There’s no strict game plan when Modafferi steps in the cage. Instead, along with her coach, “we watch my opponent, and he tells me her tendencies. ‘Okay she tends to throw this, she tends to move like that.’ I have to just look out for those things during the fight.” It’s a blueprint that has served her well, taking her to the semi-finals of TUF 26, and then the title fight at the finale. Not to mention title challenges in both Strikeforce and Invicta FC.
Yet with their last meeting so long ago, there’s little to be gained from looking back to her first fight with Honchak. “I don’t even remember that fight, other than she choked me out, and I was not excited about that, because that’s my favorite move (rear-naked choke),” Modafferi told us. “We pretty much watched Barb’s most recent fights, to see how she is now, and just go from there.”
Had you asked any number of experts who’d make it to the finale The Ultimate Fighter 26 prior to the show airing last year, many would have tabbed Modafferi and Honchak. It’s a fight Modafferi has been expecting as well. “I went into the show believing that it was going to be Barb and I in the finale fighting for the belt,” she said. Instead, they both lost fights while still in the house. Which saw them paired up at the TUF 26 Finale regardless. Just not for the title. “I was trying to be positive about that. I was really looking forward to fighting her at the finale, and then that didn’t happen. Which was was good, almost disappointing in a way, but I can’t be disappointed with fighting for a title.”
Now, she gets her crack at Barb Honchak after all. “Finally. Finally,” she said of the opportunity. “Let’s fight. Let’s do it.”
In preparation for the bout, the flyweight has been training with Joanne Calderwood. “It’s been great, JoJo’s great. She’s fun, and her striking is better than mine,” Modafferi said.
“She has a great ability to control her power, which a lot of fighters and people in the gym don’t have.” Calderwood has the ability, it seems, to fire off just grazing strikes, while still using a full arsenal of kicks, elbows, and the like. That’s key since “in a sport where we’re training and having full contact every day, you’ve really got to be careful with your brain.”
There’s been some changes of late for Modafferi. Among them, she’s been doing “a lot of strength and conditioning.” It’s a change in focus for a fighter who saw herself as a martial artist rather than an athlete. “So I never really did strength training until recently,” she told us, something that she’s switched up over the last couple of years. “I’m hoping that I’ll be able to benefit from the strength gains in addition to the other all-around training.”
“Where ever it goes, I just want to make sure I’m on top,” she added.

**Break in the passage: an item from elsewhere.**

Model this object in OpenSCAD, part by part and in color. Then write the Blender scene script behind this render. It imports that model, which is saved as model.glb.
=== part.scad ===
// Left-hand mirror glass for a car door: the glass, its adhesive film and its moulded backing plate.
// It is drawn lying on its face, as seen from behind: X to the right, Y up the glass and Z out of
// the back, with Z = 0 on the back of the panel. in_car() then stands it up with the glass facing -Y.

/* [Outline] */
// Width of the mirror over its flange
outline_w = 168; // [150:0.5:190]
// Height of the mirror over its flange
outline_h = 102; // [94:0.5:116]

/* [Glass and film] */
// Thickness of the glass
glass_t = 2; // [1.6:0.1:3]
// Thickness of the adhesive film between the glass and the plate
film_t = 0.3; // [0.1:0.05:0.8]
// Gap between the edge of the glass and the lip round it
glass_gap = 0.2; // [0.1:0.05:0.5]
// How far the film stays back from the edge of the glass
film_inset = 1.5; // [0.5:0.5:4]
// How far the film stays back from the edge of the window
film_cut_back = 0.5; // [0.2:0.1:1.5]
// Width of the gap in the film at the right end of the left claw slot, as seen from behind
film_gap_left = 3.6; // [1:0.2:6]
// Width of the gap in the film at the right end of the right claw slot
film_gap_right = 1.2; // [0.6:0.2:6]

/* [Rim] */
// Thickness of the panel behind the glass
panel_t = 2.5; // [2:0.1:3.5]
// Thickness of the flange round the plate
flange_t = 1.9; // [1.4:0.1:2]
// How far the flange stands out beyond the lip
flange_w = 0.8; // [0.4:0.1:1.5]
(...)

That’s key to the win, which is key to her success in the UFC. A few bad days is all it takes for a quick exit, rightly or wrongly. Modafferi recognizes that “there’s politics, there’s personalities, there’s exciting fight styles.”
“I’ve heard of a fighter getting cut from one boring fight, or not a boring one but a not-as-exciting-as-it-could-be fight,” she said. “I like to think I’m an exciting style fighter. Picking up the Fight of the Night was great. Nobody wants to lose, nobody wants to go on a losing streak.” Modafferi has had her back to the wall before, fighting through a five fight losing streak prior to her first UFC appearance in 2013. “That was rough. I knew I had more to improve,” she allowed.

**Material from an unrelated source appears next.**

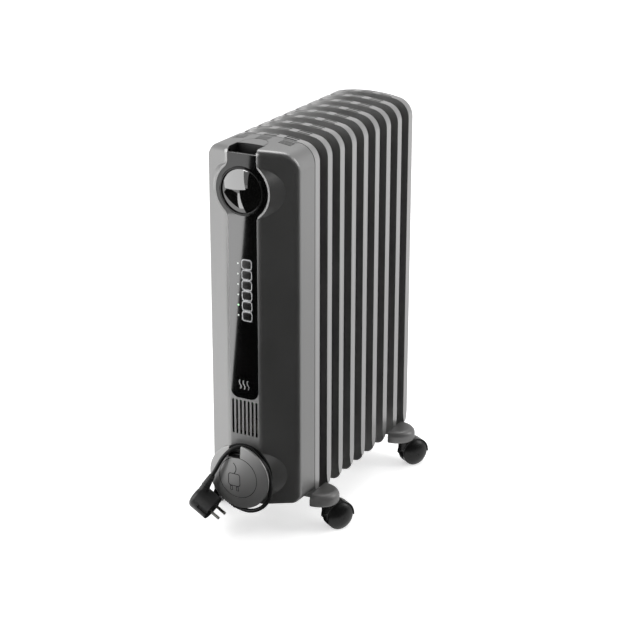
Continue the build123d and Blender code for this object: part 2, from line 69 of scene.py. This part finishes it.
# Shader maths: wraps a socket so that + - * and < build Math nodes
class Wire:
    def __init__(self, paint, socket):
        self.paint = paint
        self.socket = socket

    def maths(self, operation, *values):
        return self.paint.add("ShaderNodeMath", {"operation": operation}, dict(enumerate(values)))

    def __add__(self, other):
        return self.maths("ADD", self, other)

    def __sub__(self, other):
        return self.maths("SUBTRACT", self, other)

    def __rsub__(self, other):
        return self.maths("SUBTRACT", other, self)

    def __mul__(self, other):
        return self.maths("MULTIPLY", self, other)

    def __lt__(self, other):
        return self.maths("LESS_THAN", self, other)

    def __gt__(self, other):
        return self.maths("GREATER_THAN", self, other)

    __radd__ = __add__
    __rmul__ = __mul__

    def abs(self):
        return self.maths("ABSOLUTE", self)


class Paint:
    def __init__(self, name):
        self.material = bpy.data.materials.new(name)
        self.material.use_nodes = True
        self.tree = self.material.node_tree
        self.tree.nodes.clear()
        self.shader = self.tree.nodes.new("ShaderNodeBsdfPrincipled")
        output = self.tree.nodes.new("ShaderNodeOutputMaterial")
        self.tree.links.new(self.shader.outputs[0], output.inputs[0])

    def add(self, kind, settings=None, values=None, out=0):
        node = self.tree.nodes.new(kind)
        for key, value in (settings or {}).items():
            setattr(node, key, value)
        for key, value in (values or {}).items():
            self.feed(node.inputs[key], value)
        return Wire(self, node.outputs[out])

    def feed(self, socket, value):
        if isinstance(value, Wire):
            self.tree.links.new(value.socket, socket)
        else:
            socket.default_value = value

    def set(self, values):
        for key, value in values.items():
            self.feed(self.shader.inputs[key], value)

    def place(self):
        return self.add("ShaderNodeTexCoord", out=3)

    def axes(self, vector):
        split = self.add("ShaderNodeSeparateXYZ", values={0: vector})
        return [Wire(self, output) for output in split.socket.node.outputs]

    def stretch(self, vector, scale):
        return self.add("ShaderNodeVectorMath", {"operation": "MULTIPLY"}, {0: vector, 1: scale})

    def noise(self, vector, scale, detail):
        return self.add("ShaderNodeTexNoise", values={"Vector": vector, "Scale": scale, "Detail": detail})

    def spots(self, vector, scale):
        return self.add("ShaderNodeTexVoronoi", values={"Vector": vector, "Scale": scale})

    def range(self, value, low, high, start=0.0, end=1.0):
        return self.add("ShaderNodeMapRange", values={"Value": value, "From Min": low, "From Max": high,
                                                      "To Min": start, "To Max": end})

    # Noise lies mostly between 0.3 and 0.7, which this stretches to the whole span
    def spread(self, noise, start=0.0, end=1.0):
        return self.range(noise, 0.3, 0.7, start, end)

    def mix(self, factor, first, second):
        return self.add("ShaderNodeMix", {"data_type": "RGBA"}, {0: factor, 6: first, 7: second}, out=2)

    def bump(self, height, distance, strength=1.0, normal=None):
        values = {"Height": height, "Distance": distance, "Strength": strength}
        if normal is not None:
            values["Normal"] = normal
        return self.add("ShaderNodeBump", values=values)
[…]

“You smile at somebody, they want to smile back at you. I know that’s a fact. I believe in that, I believe in smiles and positivity.”
This time around it’s different. “This is like, it. I’ve really got to stay here, I’ve really got to win,” she admitted. “I’m trying not to think about it, because it stresses me out. When I start thinking of that, I just have to remind myself of why I fight. I love to fight, I’m so happy to be here. Just all positive things, try not to worry about a losing streak.”
“I just keep telling myself that I’m going to win,” Modafferi explained. “But I would be lying if I say I’m not worried about it.”
That having been said, 2017 was a big year for Modafferi. Winning both her fights to start the year, going on a run on TUF 26, fighting for the title. Arguably, you might see it as the best year of her lengthy career. “I never really thought about it that way until you said it,” she said of the observation. “I guess it must have been my best year, if you think about it. Yeah. I won a lot of fights, I fought for the title. I fought a lot last year, it was great.”
Prior to her UFC title fight last year, Modafferi had told us that she doesn’t believe in karma. What does guide her is a general philosophy to “be good to people, no matter who.” In a world where you hear so many things about bad things happening to good people, she chooses to “try to do my best always, always put out positive energy. And I think a lot of people give you positive energy back.”
“I don’t know about karma,” she continued, “but I do believe in a circle of positive energy. You smile at somebody, they want to smile back at you. I know that’s a fact. I believe in that, I believe in smiles and positivity.”
‘The Happy Warrior’ will take that positivity into the octagon with her on Friday at The Ultimate Fighter 27 Finale against Barb Honchak. And for those wondering about any weigh-in outfit surprises, she admitted a few things were on order — but wouldn’t let slip what they might be.